Energy Supply a ‘National Security’ Issue
Securing and diversifying energy supplies have become issues of national security, Turkey’s prime minister told a high-level summit in Istanbul on Monday. Binali Yildirim was speaking at the 23rd World Energy Congress which was also attended by President Recep Tayyip Erdogan, Russian President Vladimir Putin and Azerbaijani leader Ilham Aliyev. In a wide-ranging speech Yildirim said: “New actors are coming into the energy sector every day. The global energy community needs to address [this] transformation process.”
“Countries should make sure that energy prices are not too high. Let’s keep prices stable. This is a common expectation,” Yildirim added.

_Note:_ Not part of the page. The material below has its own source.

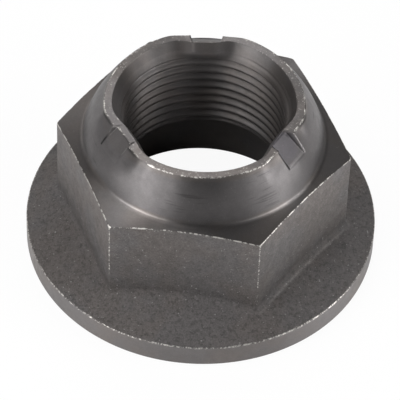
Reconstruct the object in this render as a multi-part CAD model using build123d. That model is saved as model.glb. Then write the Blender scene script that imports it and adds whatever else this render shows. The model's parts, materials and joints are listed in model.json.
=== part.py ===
"""A flanged wheel bearing nut: one forged and turned piece of steel, M24 x 1.5, 36 mm across flats.

From the bottom up it has a round bearing flange with a conical top, a hexagon for the
socket, and a thin convex locking collar. Three crimps push the collar's rim inwards, so
that the thread drags on the stub axle and the nut can't shake loose.
Lengths are in millimetres. +Z is the nut's axis, the bearing face lies at z = 0, and two
of the hexagon's flats face +Y and -Y.
"""

from build123d import *

import os
from math import cos, hypot, radians, sqrt, tan

# Flange
FLANGE_DIAMETER = 49.8
FLANGE_EDGE_HEIGHT = 3.5
FLANGE_SLOPE = 20.0
FLANGE_EDGE_ROUND = 0.35
HEX_ROOT_FILLET = 1.6

# Hexagon for the socket, its corners' height taken from the bearing face
HEX_SIDES = 6
ACROSS_FLATS = 36.0
HEX_CORNER_HEIGHT = 18.7
HEX_EDGE_ROUND = 0.4
HEX_CHAMFER_SLOPE = 17.2

# Locking collar: a zone of a ball centred on the axis, which leans in to a thin rim
COLLAR_HEIGHT = 6.4
COLLAR_ROOT_DIAMETER = 33.8
COLLAR_ROOT_FILLET = 0.9
RIM_OUTER_DIAMETER = 27.6
RIM_WALL = 1.05
RIM_EDGE_ROUND = 0.15

# Bore: thread, the long lead-in cone from the rim down to it and the counterbore below it
THREAD_DIAMETER = 24.0
THREAD_PITCH = 1.5
THREAD_DEPTH_PER_PITCH = 0.54127
RIM_LEAD_IN_SLOPE = 60.0
COUNTERBORE_DIAMETER = 31.0
COUNTERBORE_DEPTH = 6.8
COUNTERBORE_ROOF_SLOPE = 45.0
BOTTOM_CHAMFER = 0.4

# Crimps: a flat-nosed punch strikes the rim aslant and dents the wall around it
CRIMP_COUNT = 3
FIRST_CRIMP_ANGLE = 98.0
PUNCH_WIDTH = 4.1
PUNCH_LENGTH = 2.6
PUNCH_PUSH = 1.25
DENT_PUSH = 0.7
ROUND_BELOW_DENT = 2.0
INNER_PUSH = 1.05
INNER_LEAN = 22.0

# Sizes that follow from the ones above
FLAT_ANGLE = 180 / HEX_SIDES
HEX_CORNER_RADIUS = ACROSS_FLATS / 2 / cos(radians(FLAT_ANGLE))
FLANGE_RADIUS = FLANGE_DIAMETER / 2
COLLAR_ROOT_RADIUS = COLLAR_ROOT_DIAMETER / 2
RIM_OUTER_RADIUS = RIM_OUTER_DIAMETER / 2
RIM_INNER_RADIUS = RIM_OUTER_RADIUS - RIM_WALL
COUNTERBORE_RADIUS = COUNTERBORE_DIAMETER / 2
THREAD_MINOR_RADIUS = THREAD_DIAMETER / 2 - THREAD_DEPTH_PER_PITCH * THREAD_PITCH
CHAMFER_RISE = (HEX_CORNER_RADIUS - COLLAR_ROOT_RADIUS) * tan(radians(HEX_CHAMFER_SLOPE))
COLLAR_ROOT_HEIGHT = HEX_CORNER_HEIGHT + CHAMFER_RISE
TOTAL_HEIGHT = COLLAR_ROOT_HEIGHT + COLLAR_HEIGHT
LEAD_IN_RISE = tan(radians(RIM_LEAD_IN_SLOPE))
THREAD_TOP = TOTAL_HEIGHT - (RIM_INNER_RADIUS - THREAD_MINOR_RADIUS) * LEAD_IN_RISE
DENT_LENGTH = COLLAR_HEIGHT - ROUND_BELOW_DENT


def polyline(*points):
    """The straight edges that join the given (radius, height) points in turn."""
    return [Line(start, end) for start, end in zip(points, points[1:])]


def rounded(section, point, radius):
    """The half section with its corner at a (radius, height) point rounded off."""
    corner = section.vertices().sort_by_distance(Vector(*point))[0]
    return fillet(corner, radius)


def turned(section):
    """A solid of revolution about the nut's axis, from its half section.

    Its seam is turned to the middle of a flat, clear of the hexagon's corners.
    """
    return revolve(Plane.XZ * section, Axis.Z, 360).rotate(Axis.Z, FLAT_ANGLE)


def flange():
    """The bearing flange: a disc whose top falls away from the axis as a flat cone."""
    edge = (FLANGE_RADIUS, FLANGE_EDGE_HEIGHT)
    cone_rise = FLANGE_RADIUS * tan(radians(FLANGE_SLOPE))
    outline = polyline(
        (0, 0),
        (FLANGE_RADIUS - BOTTOM_CHAMFER, 0),
        (FLANGE_RADIUS, BOTTOM_CHAMFER),
        edge,
        (0, FLANGE_EDGE_HEIGHT + cone_rise),
        (0, 0),
    )
    return turned(rounded(make_face(outline), edge, FLANGE_EDGE_ROUND))


def collar_radius(height):
    """The collar's outer radius at a height, on the ball through its root and its rim."""
    ball_below_rim = (
        COLLAR_ROOT_RADIUS**2 - RIM_OUTER_RADIUS**2 + COLLAR_HEIGHT**2
    ) / (2 * COLLAR_HEIGHT)
    ball_radius = hypot(RIM_OUTER_RADIUS, ball_below_rim)
    ball_height = TOTAL_HEIGHT - ball_below_rim
    return sqrt(ball_radius**2 - (height - ball_height) ** 2)


def turned_top():
    """What the lathe leaves above the flange: the hexagon's top cone and the convex collar."""
    root = (COLLAR_ROOT_RADIUS, COLLAR_ROOT_HEIGHT)
    middle_height = (COLLAR_ROOT_HEIGHT + TOTAL_HEIGHT) / 2
    middle = (collar_radius(middle_height), middle_height)
    rim = (RIM_OUTER_RADIUS, TOTAL_HEIGHT)
    side = ThreePointArc(root, middle, rim)
    outline = polyline(
        rim,
        (0, TOTAL_HEIGHT),
        (0, 0),
        (HEX_CORNER_RADIUS, 0),
        (HEX_CORNER_RADIUS, HEX_CORNER_HEIGHT),
        root,
    )
    section = rounded(make_face([side, *outline]), root, COLLAR_ROOT_FILLET)
    return turned(rounded(section, rim, RIM_EDGE_ROUND))


def hexagon():
    """The hexagonal shank with the collar on it; the top cone cuts each flat along a hyperbola."""
    outline = RegularPolygon(ACROSS_FLATS / 2, HEX_SIDES, major_radius=False)
    outline = fillet(outline.vertices(), HEX_EDGE_ROUND)
    return extrude(outline, TOTAL_HEIGHT) & turned_top()


def bore():
    """Everything that is open along the axis, as one turned solid to cut away."""
    roof_rise = (COUNTERBORE_RADIUS - THREAD_MINOR_RADIUS) * tan(radians(COUNTERBORE_ROOF_SLOPE))
    outline = polyline(
        (0, 0),
        (COUNTERBORE_RADIUS + BOTTOM_CHAMFER, 0),
        (COUNTERBORE_RADIUS, BOTTOM_CHAMFER),
        (COUNTERBORE_RADIUS, COUNTERBORE_DEPTH),
        (THREAD_MINOR_RADIUS, COUNTERBORE_DEPTH + roof_rise),
        (THREAD_MINOR_RADIUS, THREAD_TOP),
        (RIM_INNER_RADIUS, TOTAL_HEIGHT),
        (0, TOTAL_HEIGHT),
        (0, 0),
    )
    return turned(make_face(outline))


def forging():
    """The hexagon on its flange, with the forged fillet where its flats run into the flange."""
    base = flange()
    shank = hexagon()
    joined = base + shank
    roots = new_edges(base, shank, combined=joined)
    return fillet(roots, HEX_ROOT_FILLET)


def flat_on_collar(angle, push, length, width):
    """What a struck flat takes off the collar: it is push deep at the rim and runs out length below."""
    rim_distance = RIM_OUTER_RADIUS - push
    run_out = TOTAL_HEIGHT - length
    outside = collar_radius(run_out)
    above = TOTAL_HEIGHT + length
    profile = polyline(
        (rim_distance, TOTAL_HEIGHT),
        (outside, run_out),
        (outside, above),
        (rim_distance, above),
        (rim_distance, TOTAL_HEIGHT),
    )
    block = extrude(Plane.XZ * make_face(profile), width / 2, both=True)
    return block.rotate(Axis.Z, angle)


def inner_bulge(angle):
    """The wall that a crimp pushes into the bore.

    Its upper flat face is the lead-in moved inwards, down to where the thread's grooves start.
    The lower one leans back from there until it meets the wall again.
    """
    mid_wall = RIM_OUTER_RADIUS - RIM_WALL / 2
    rim_distance = RIM_INNER_RADIUS - INNER_PUSH
    knee_distance = THREAD_DIAMETER / 2 - INNER_PUSH
    knee_height = TOTAL_HEIGHT - (rim_distance - knee_distance) * LEAD_IN_RISE
    foot_distance = knee_distance + (knee_height - THREAD_TOP) * tan(radians(INNER_LEAN))
    profile = polyline(
        (rim_distance, TOTAL_HEIGHT),
        (mid_wall, TOTAL_HEIGHT),
        (mid_wall, THREAD_TOP),
        (foot_distance, THREAD_TOP),
        (knee_distance, knee_height),
        (rim_distance, TOTAL_HEIGHT),
    )
    block = extrude(Plane.XZ * make_face(profile), mid_wall, both=True)
    disc = Pos(0, 0, THREAD_TOP) * extrude(Circle(mid_wall), TOTAL_HEIGHT - THREAD_TOP)
    return (block & disc).rotate(Axis.Z, angle)


def crimped(blank):
    """The finished nut, with its crimps spaced evenly around the rim."""
    nut = blank
    for turn in range(CRIMP_COUNT):
        angle = FIRST_CRIMP_ANGLE + turn * 360 / CRIMP_COUNT
        nut = nut + inner_bulge(angle)
        nut = nut - flat_on_collar(angle, DENT_PUSH, DENT_LENGTH, COLLAR_ROOT_DIAMETER)
        nut = nut - flat_on_collar(angle, PUNCH_PUSH, PUNCH_LENGTH, PUNCH_WIDTH)
    return nut


os.makedirs("parts", exist_ok=True)
nut_body = crimped(forging() - bore())
export_step(nut_body, "parts/nut_body.step")
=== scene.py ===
# %% [markdown]
# # A flanged wheel bearing nut
#
# The real nut is one forging. A press gives it the round flange and the hexagon, a lathe
# turns the cone on top and the thin collar, a tap cuts the thread, and a punch crimps the
# collar in three places, so that the rim grips the axle. Last it gets a dark phosphate coat.
#
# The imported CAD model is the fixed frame. It already has the sizes, so this lesson reads
# them from there and models one finer skin over it, with the thread that CAD leaves out.

# %% Load the fixed frame
import json
import math

import bmesh
import bpy
import numpy as np
from mathutils import Matrix, Vector, noise


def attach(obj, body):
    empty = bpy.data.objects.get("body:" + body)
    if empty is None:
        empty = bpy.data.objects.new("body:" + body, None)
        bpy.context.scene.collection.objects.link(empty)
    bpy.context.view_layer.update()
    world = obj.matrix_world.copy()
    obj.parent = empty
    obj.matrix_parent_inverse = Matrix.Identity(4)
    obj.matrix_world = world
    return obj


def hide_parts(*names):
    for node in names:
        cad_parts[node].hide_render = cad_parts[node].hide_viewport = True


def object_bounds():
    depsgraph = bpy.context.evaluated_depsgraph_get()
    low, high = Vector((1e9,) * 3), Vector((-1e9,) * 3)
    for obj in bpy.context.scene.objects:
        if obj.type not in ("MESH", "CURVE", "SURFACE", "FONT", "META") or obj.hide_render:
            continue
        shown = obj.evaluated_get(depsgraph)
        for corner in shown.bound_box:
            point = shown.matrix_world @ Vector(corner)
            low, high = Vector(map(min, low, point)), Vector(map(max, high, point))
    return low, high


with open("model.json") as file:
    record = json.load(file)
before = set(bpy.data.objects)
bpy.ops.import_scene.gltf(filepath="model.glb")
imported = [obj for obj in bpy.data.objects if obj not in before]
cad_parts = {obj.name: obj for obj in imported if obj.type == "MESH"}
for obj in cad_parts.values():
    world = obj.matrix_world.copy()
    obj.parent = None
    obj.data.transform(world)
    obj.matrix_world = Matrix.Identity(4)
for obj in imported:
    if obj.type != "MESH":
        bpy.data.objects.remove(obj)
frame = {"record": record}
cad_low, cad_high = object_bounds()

print("CAD box, in metres:", tuple(cad_low), tuple(cad_high))

# %% [markdown]
# ## The leading sizes
#
# Modelling goes in millimetres here, because that is how a machinist thinks, and the mesh
# is scaled to metres at the very end. The sizes could be typed in again, but then the skin
# and the CAD model could drift apart. So the height and the flange come from the CAD box,
# and the flats and the bore from the record's mounts, where the socket and the axle fit.

# %% Sizes from the frame
MM = 0.001
mounts = {mount["name"]: mount for mount in frame["record"]["mounts"]}


def span(mount):
    """Lowest and highest height of a hole's wall, in mm."""
    middle = mount["pos_m"][2] / MM
    half = mount["dims"]["length_mm"] / 2
    return middle - half, middle + half


nut_height = cad_high.z / MM
flange_radius = cad_high.x / MM
flat_distance = abs(mounts["wrench_flat"]["pos_m"][1]) / MM
minor_radius = mounts["axle_thread"]["dims"]["r_mm"]
thread_low, thread_high = span(mounts["axle_thread"])
counterbore_radius = mounts["shoulder_recess"]["dims"]["r_mm"]
counterbore_roof = span(mounts["shoulder_recess"])[1]
print(f"height {nut_height:.2f}, flange radius {flange_radius:.2f}, flats at {flat_distance:.2f}")
print(f"thread bore {minor_radius:.3f} from {thread_low:.2f} to {thread_high:.2f}")

# %% [markdown]
# ## Columns around the axis
#
# The skin is a grid: columns run up the nut like the staves of a barrel, and rows run
# around it. Even columns would blur the hexagon's worn corners and the sharp sides of the
# crimps, so extra columns are slipped in just there. The seam, where the grid closes, is
# put at the front, where the thread's seam is hidden inside the bore.

# %% Angles of the columns
SEAM_ANGLE = -90.0
COLUMN_STEP = 1.25
CLOSEST = 0.25
# Each flat takes up this many degrees, and the corners lie between the flats
FLAT_TURN = 60.0
CORNER_ANGLES = [FLAT_TURN * corner for corner in range(6)]
# Extra columns on both sides of a corner, in degrees from it
CORNER_OFFSETS = [0.0, 0.25, 0.5, 0.72, 1.05, 1.6]
RIM_OUTER_RADIUS = 13.8
# Each crimp's angle in degrees, and half the width of the punch's mark in mm
CRIMPS = [(97.0, 2.3), (-24.4, 1.95), (-142.4, 2.05)]
# Extra columns along both sides of a mark, in mm from them
MARK_OFFSETS = [-0.25, -0.05, 0.05, 0.25]


def wrapped(angle):
    """The same angle between -180 and 180 degrees."""
    return (angle + 180.0) % 360.0 - 180.0


def mark_angle(half_width):
    """Half the angle that a punch mark takes up at the rim, in degrees."""
    return math.degrees(math.asin(half_width / RIM_OUTER_RADIUS))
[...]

Turkey’s premier said the country’s economy was dynamic and growing: “Turkey’s demand for energy is almost three times more than the world average. Turkey comes second after China in the growth in accessibility to energy in the country.”
Yildirim added that Turkey aimed at ensuring its energy basket could meet increasing demand and offer flexibility:
“Turkey is dependent on imports for its primary energy consumption, at a high rate of 72 percent … the primary energy demand in Turkey is increasing tremendously and was three times the world average.”
The Turkish prime minister said the country would expand its solar and wind-energy capacities plus quickly complete projects such as the Trans-Anatolian Natural Gas Pipeline which will run through Azerbaijan, Georgia and Turkey before connecting to Europe.
Yildirim also added that a third nuclear project was on Turkey’s agenda.
He described Monday’s Istanbul congress as “the Olympics” for energy talks: “It is going to offer important opportunities for the energy sector. Important bilateral energy agreements will be signed here.”
The 23rd World Energy Congress has brought together more than 10,000 participants from 85 countries, including four presidents plus 250 ministers and top decision-makers.
Anadolu Agency is the event’s global communication partner for 2016.